Décrire et comprendre les processus d’émergence des CPTS ainsi que les transformations des pratiques coopératives du point de vue des acteurs et des territoires. C’est l’objectif du projet de recherche CaPiTaLeS, porté par les universités Paris-Est Créteil et Saint-Quentin-en-Yvelines, et le laboratoire de géographie de la santé Lab’Urba. Cette recherche s’appuie sur les retours d’expérience de "12 CPTS" des départements 77, 78, 91, 93 et 94, explique Laura Moscova, présidente de la CPTS Coulommiers La Ferté-Gaucher. Financée dans le cadre du programme de recherche sur la performance du système des soins (Preps), elle vise également à décrire une typologie des CPTS, à comprendre les motivations et les freins des professionnels à y adhérer, observer comment ils articulent leurs actions avec les problématiques du territoire, et identifier des critères d’évaluation pertinents et mesurables des actions mises en place. "La volonté était aussi de sortir d’une recherche médicocentrée pour s’ouvrir à la recherche en soins primaires, qui associe d’autres professionnels et d’autres disciplines, comme les sciences sociales", explique la médecin généraliste, l’une des dix membres de l’équipe de recherche.

Si la loi de modernisation de 2016 introduit les CPTS afin de développer une médecine de proximité plus structurée et d’encourager la coordination interprofessionnelle, ces organisations sont présentées comme une des solutions pour améliorer l’accès aux soins. "L’un des objectifs est d’accompagner les professionnels de santé à changer leur façon d’exercer en suscitant leur mobilisation autour d’un projet de santé commun", rappelle Laura Moscova. Les professionnels de santé étant donc les acteurs de la mise en oeuvre des CPTS, il était pertinent de questionner leur point de vue quant à l’émergence de ces organisations ainsi que leurs motivations et freins à y participer.

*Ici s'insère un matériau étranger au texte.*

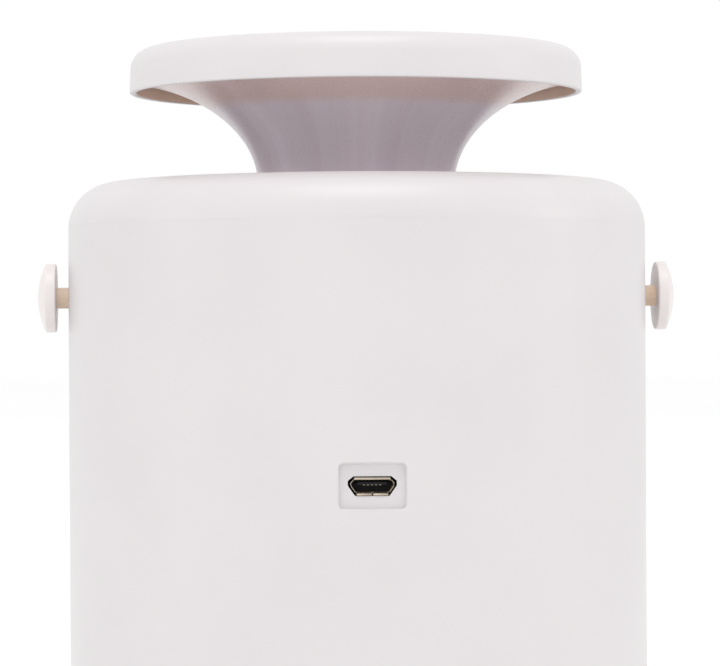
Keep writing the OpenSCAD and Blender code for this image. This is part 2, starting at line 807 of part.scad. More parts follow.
module usb_contacts() {
    color("gold")
        translate([0, 0, socket_z])
            for (k = [-2:2]) facing_y(socket_y + 1.1, socket_y + 3.5)
                translate([k * 0.65, 0.07]) square([0.35, 0.15], center = true);
}

module hv_transformer() {
    color("khaki")
        translate([4, chord_y - 10.5, board_top]) cube([12, 9.5, 2]);
    color("darkslategray")
        translate([4.8, chord_y - 10, board_top + 2 - eps]) cube([10.4, 8.5, 8 + eps]);
}

module hv_capacitors() {
    color("darkorange")
        for (x = [-13.3, -23.1]) translate([x, chord_y - 5.6, board_top]) cube([9, 5, 9]);
}

module smoothing_capacitor() {
    color("darkslateblue") translate([20.5, chord_y - 4.5, board_top]) cylinder(r = 3.15, h = 8, $fn = 48);
}

module driver_chip() {
    color("black") translate([-11.5, chord_y - 11.5, board_top]) cube([5, 4, 1.5]);
}

// ---------- power button ----------

module switch_board() {
    color("darkgreen")
        difference() {
            translate([-switch_board_w / 2, switch_board_y - board_t, button_z - switch_board_h / 2])
                cube([switch_board_w, board_t, switch_board_h]);
            for (s = [-1, 1]) translate([s * switch_hole_pos, switch_board_y + over, button_z])
                rotate([90, 0, 0])
                    cylinder(r = board_screw[0] + close, h = board_t + 2 * over, $fn = 24);
        }
}

module tact_switch() {
    color("black")
        difference() {
            translate([-3, switch_board_y, button_z - 3]) cube([6, switch_h, 6]);
            translate([0, switch_face_y + over, button_z]) rotate([90, 0, 0])
                cylinder(r = plunger_r + running, h = over + plunger_len - 1.4 + button_travel, $fn = 32);
        }
}

module switch_plunger() {
    color("dimgray")
        translate([0, plunger_tip_y, button_z]) rotate([90, 0, 0])
            cylinder(r = plunger_r, h = plunger_len, $fn = 32);
}

module power_button() {
    front = body_r + button_proud;
    color("whitesmoke")
        translate([0, 0, button_z]) {
            translate([0, front, 0]) rotate([90, 0, 0])
                cylinder(r = button_d / 2, h = front - button_flange_y + eps);
            translate([0, button_flange_y, 0]) rotate([90, 0, 0])
                cylinder(r = flange_r, h = button_flange_t);
            translate([0, button_flange_y - button_flange_t + eps, 0]) rotate([90, 0, 0])
                cylinder(r = 2, h = button_post_h + eps, $fn = 48);
        }
}

module switch_board_screws() {
    color("silver")
        for (s = [-1, 1]) translate([s * switch_hole_pos, switch_board_y - board_t, button_z])
            rotate([-90, 0, 0]) screw(board_screw, board_t + 4.5);
}

// ---------- strap studs ----------

// A stud along +Z from the body's axis
module stud() {
    head_r = stud_head_d / 2;
    dome_r = (head_r * head_r + stud_dome_h * stud_dome_h) / (2 * stud_dome_h);
    difference() {
        union() {
            translate([0, 0, stud_face]) cylinder(r = head_r, h = stud_rim_h);
            intersection() {
                translate([0, 0, stud_face + stud_rim_h + stud_dome_h - dome_r]) sphere(dome_r);
                translate([0, 0, stud_face + stud_rim_h - eps]) cylinder(r = head_r, h = 3 * stud_dome_h);
            }
            translate([0, 0, body_r]) cylinder(r = stud_stem_d / 2, h = stud_gap + eps, $fn = 48);
            translate([0, 0, stud_inner])
                cylinder(r = stud_spigot_r, h = body_r - stud_inner + eps, $fn = 32);
        }
        translate([0, 0, stud_inner - over]) cylinder(r = stud_screw_r, h = 4 + over, $fn = 24);
    }
}

module strap_stud(side) {
    color("whitesmoke") translate([0, 0, stud_z]) rotate([0, side * 90, 0]) stud();
}

module stud_screws() {
    color("silver")
        for (s = [-1, 1]) translate([0, 0, stud_z]) rotate([0, s * 90, 0])
            translate([0, 0, stud_inner]) screw([stud_screw_r, 2, 1.3], 3.8);
}

// ---------- tray ----------

module collection_tray() {
    step_z = seam_z - 3.5;
    color("whitesmoke")
        difference() {
            union() {
                difference() {
                    translate([0, 0, foot_h + seam_z]) mirror([0, 0, 1])
                        rotate_extrude() edge_profile(body_r, foot_h, seam_z, tray_edge_r);
                    translate([0, 0, tray_floor]) cylinder(r = in_r, h = tray_h);
                }
                ring(spigot_r - spigot_t, in_r + 0.1, step_z, seam_z);
                ring(spigot_r - spigot_t, spigot_r, seam_z - 0.5, seam_z + spigot_h);
            }
            ring(seal_pos - seal_r, spigot_r + over, seal_z - seal_r - 0.04, seal_z + seal_r + 0.04);
            for (k = [0:slot_count - 1]) rotate([0, 0, 360 * (k + 0.5) / slot_count])
                translate([in_r - 0.5, -slot_w / 2, slot_z0]) cube([wall + 1.5, slot_w, slot_h]);
            for (a = [45:90:315]) at_angle(a, foot_pos)
                translate([0, 0, foot_h - over]) cylinder(r = foot_d / 2 + close, h = foot_recess + over);
        }
}

module tray_seal() {
    color("black")
        translate([0, 0, seal_z]) rotate_extrude() translate([seal_pos, 0]) circle(seal_r, $fn = 32);
}

module vent_screen() {
    color("darkgray") ring(in_r - 0.2 - screen_t, in_r - 0.2, tray_floor, tray_floor + screen_h);
}

module rubber_feet() {
    color("black")
        for (a = [45:90:315]) at_angle(a, foot_pos) cylinder(r = foot_d / 2, h = foot_h + foot_recess);
}

// ---------- leads ----------

// From the lamp board down the neck, out through the wide rib and down to the power board
led_lead_r = 0.9;
channel_mid = channel_z0 + 1.5;
led_start_r = led_board_in_r + 1.6;
drop_y = -(ring_under_r + 2.4);
led_route = [
    [0, -led_start_r, led_board_z0], [0, -led_start_r, led_board_z0 - 3],
    [0, -led_start_r + 1.5, body_h + 8], [0, -led_start_r + 2, hub_z0 + 8],
    [0, -led_start_r + 1.4, channel_mid + 1.4], [0, -led_start_r - 1, channel_mid],
    [0, -hub_out_r, channel_mid], [0, -guard_r, channel_mid], [0, -inlet_r, channel_mid],
    [0, drop_y + 0.6, channel_mid - 1.2], [0, drop_y, channel_mid - 5],
    [0.6, drop_y, holder_top + 2], [1.2, chord_y - 6.5, board_top + 10],
    [1.2, chord_y - 5.5, board_top + 3], [1.2, chord_y - 5.5, board_top]];

module led_lead() {
    color("black") lead(led_route, led_lead_r, [1, 0, 0]);
}

// From the fan's board along its rear strut to the power board
fan_lead_r = 0.6;
fan_lead_z = fan_z0 + strut_h + fan_lead_r + 0.05;
fan_route = [
    [0, -fan_board_r, fan_lead_z], [0, -fan_board_r - 3, fan_lead_z], [0, -duct_r + 1, fan_lead_z],
    [0, -fan_w / 2 + 0.4, fan_lead_z], [0, -fan_w / 2 - 1.2, fan_lead_z + 1.2],
    [0, -fan_w / 2 - 1.3, board_top + 0.6], [0, chord_y - 0.6, board_top + 2],
    [0, chord_y - 1.6, board_top + 1.2], [0, chord_y - 1.8, board_top]];

module fan_lead() {
    color("crimson") lead(fan_route, fan_lead_r, [1, 0, 0]);
}

// A grid lead: straight out from the grid's bar, over the funnel and down to the given height
module grid_lead(a, from_r, z, foot) {
    out_r = fan_w / 2 + 4.6;
    side = [-sin(a), cos(a), 0];
    way = [cos(a), sin(a), 0];
    lead([way * from_r + [0, 0, z], way * (from_r + 3) + [0, 0, z], way * (out_r - 1.6) + [0, 0, z],
        way * (out_r - 0.2) + [0, 0, z - 1.4], way * out_r + [0, 0, (z + foot) / 2],
        way * out_r + [0, 0, foot + 1.6], way * out_r + [0, 0, foot]], hv_lead_r, side);
}

module live_lead() {
    color("red") grid_lead(live_angle, live_rings[2] + wire_r, live_z + bus_step, board_top + 10);
}

module ground_lead() {
    color("white") grid_lead(ground_angle, ground_rings[1] + wire_r, ground_z - bus_step, board_top + 9);
}

// From the switch board up over the fan, round the funnel and down to the power board
switch_lead_r = 0.75;
switch_lead_z = flange_top + 5;
switch_turn_r = pillar_pos - pillar_r - 2.9;
switch_route = concat([
    [-6, switch_board_y - board_t, button_z + 4], [-6, switch_board_y - board_t - 2, button_z + 4],
    [-7, switch_turn_r - 1, button_z + 6]],
    [for (a = [105:15:255]) [switch_turn_r * cos(a), switch_turn_r * sin(a), switch_lead_z]],
    [[-2.6, chord_y - 6, board_top + 9], [-2.6, chord_y - 6.5, board_top + 3],
    [-2.6, chord_y - 6.5, board_top]]);

module switch_lead() {
    color("royalblue") lead(switch_route, switch_lead_r, [1, 0, 0]);
}

cap();
light_neck();
led_board();
uv_leds();
led_board_screws();
neck_base();
neck_screws();
top_cover();
cover_screws();
main_housing();
inlet_funnel();
grid_holder();
live_grid();
ground_grid();
fan_frame();
fan_rotor();
rotor_magnet();
fan_shaft();
fan_bearing();
fan_stator();
fan_coils();
fan_board();
fan_screws();
partition_plate();
main_board();
usb_socket();
usb_tongue();
usb_contacts();
hv_transformer();
hv_capacitors();
smoothing_capacitor();
driver_chip();
main_board_screws();
switch_board();
tact_switch();
switch_plunger();
power_button();
switch_board_screws();
strap_stud(-1);  // strap_stud_left
strap_stud(1);  // strap_stud_right
stud_screws();
collection_tray();
tray_seal();
vent_screen();
rubber_feet();
led_lead();
fan_lead();
live_lead();
ground_lead();
switch_lead();
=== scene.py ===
import json
import math

import bmesh
import bpy
from mathutils import Matrix, Quaternion, Vector

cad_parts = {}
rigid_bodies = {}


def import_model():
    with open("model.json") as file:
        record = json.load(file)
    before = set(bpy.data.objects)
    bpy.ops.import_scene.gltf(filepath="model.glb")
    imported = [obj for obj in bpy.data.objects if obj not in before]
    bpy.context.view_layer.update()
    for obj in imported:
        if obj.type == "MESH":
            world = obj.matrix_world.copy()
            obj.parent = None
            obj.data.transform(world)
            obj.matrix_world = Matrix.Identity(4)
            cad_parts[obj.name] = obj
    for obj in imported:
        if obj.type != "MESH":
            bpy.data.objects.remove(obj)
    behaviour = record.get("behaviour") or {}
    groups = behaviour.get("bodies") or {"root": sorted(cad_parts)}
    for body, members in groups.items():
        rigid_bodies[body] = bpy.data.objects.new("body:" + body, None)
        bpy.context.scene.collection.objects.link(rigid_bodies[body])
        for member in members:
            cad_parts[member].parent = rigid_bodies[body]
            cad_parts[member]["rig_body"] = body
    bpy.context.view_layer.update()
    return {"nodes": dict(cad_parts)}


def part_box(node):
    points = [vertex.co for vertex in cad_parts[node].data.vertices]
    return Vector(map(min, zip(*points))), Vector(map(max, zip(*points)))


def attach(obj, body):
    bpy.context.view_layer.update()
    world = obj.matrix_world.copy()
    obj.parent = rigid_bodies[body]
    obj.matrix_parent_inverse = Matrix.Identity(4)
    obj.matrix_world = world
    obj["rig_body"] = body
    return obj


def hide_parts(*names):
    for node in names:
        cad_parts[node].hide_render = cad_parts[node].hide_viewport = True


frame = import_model()
scene = bpy.context.scene
mm = 0.001


# each finish is one material, made from a short description of the real one

def linear(colour):
    # sRGB hex to the linear values that a shader takes
    parts = [int(colour[i:i + 2], 16) / 255 for i in (1, 3, 5)]
    return [p / 12.92 if p <= 0.04045 else ((p + 0.055) / 1.055) ** 2.4 for p in parts] + [1.0]


def addNode(tree, kind, settings=None, links=None):
    node = tree.nodes.new(kind)
    for name, value in (settings or {}).items():
        if name == "stops":
            for k, (place, colour) in enumerate(value):
                stop = node.color_ramp.elements[k] if k < 2 else node.color_ramp.elements.new(place)
                stop.position = place
                stop.color = colour
        elif isinstance(name, str) and hasattr(node, name):
            setattr(node, name, value)
        else:
            node.inputs[name].default_value = value
    for name, output in (links or {}).items():
        tree.links.new(output, node.inputs[name])
    return node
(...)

"On travaillait déjà sur le champ de l’organisation des soins primaires, et avec notre triple casquette de professionnel de santé, enseignant et chercheur, on voit cette réflexivité qu’apporte la recherche dans la manière dont on exerce le soin et comment elle peut nous accompagner à modifier nos pratiques." En 2020, l’équipe dépose une lettre d’intention au Preps – projet décalé à 2021 en raison de la crise sanitaire – puis rédige le protocole du projet. La réponse, positive, arrive à l’été 2021.

 

 

La force "collective"

Quels enjeux motivent les professionnels à participer et s’impliquer dans une CPTS ? Quelles sont leurs attentes ? Quelles expériences tirent-ils des CPTS en fonctionnement ? Huit focus group sont mis en place : 3 groupes d’infirmières (16 libérales, 5 membres d’une CPTS, 3 porteuses de CPTS et 3 qui découvraient le dispositif) et 5 de médecins (59 participants, majoritairement des hommes en MSP, MSU principalement, 22 porteurs de CPTS, 7 participants, 5 adhérents, 25 découvrant les CPTS). Chez les premières, il en ressort un "espoir" dans les CPTS et une prise de conscience "de l’importance de la force collective". Elles "sont motivées pour ne plus être seules, mais également fatalistes car “il n’y a rien à perdre” , note Laura Moscova, tout en décrivant leur crainte de devoir "faire plus" et de "disparaître dans la masse". Chez les médecins, on note un "enthousiasme de travailler à plusieurs et de pouvoir créer, d’envie de démocratiser la médecine, [de] participer aux transformations pour ne pas les subir". En revanche, ils craignent la complexité de mise en place et de fonctionnement, et redoutent le "risque de contrôle financier déguisé des institutions".

Ainsi, les premiers résultats sur les freins et les leviers à l’adhésion à une CPTS démontre que celle-ci est perçue comme "une organisation encourageante mais incertaine, assez mobilisante". Mais aussi que l’engagement est assez "inégal" car les acteurs semblent partagés entre optimisme et scepticisme. Le rapport doit être finalisé d’ici l’été prochain. Avec un objectif ultime de construire "un observatoire pluridisciplinaire des CPTS pour observer, produire de la donnée d’impact", assure Laura Moscova.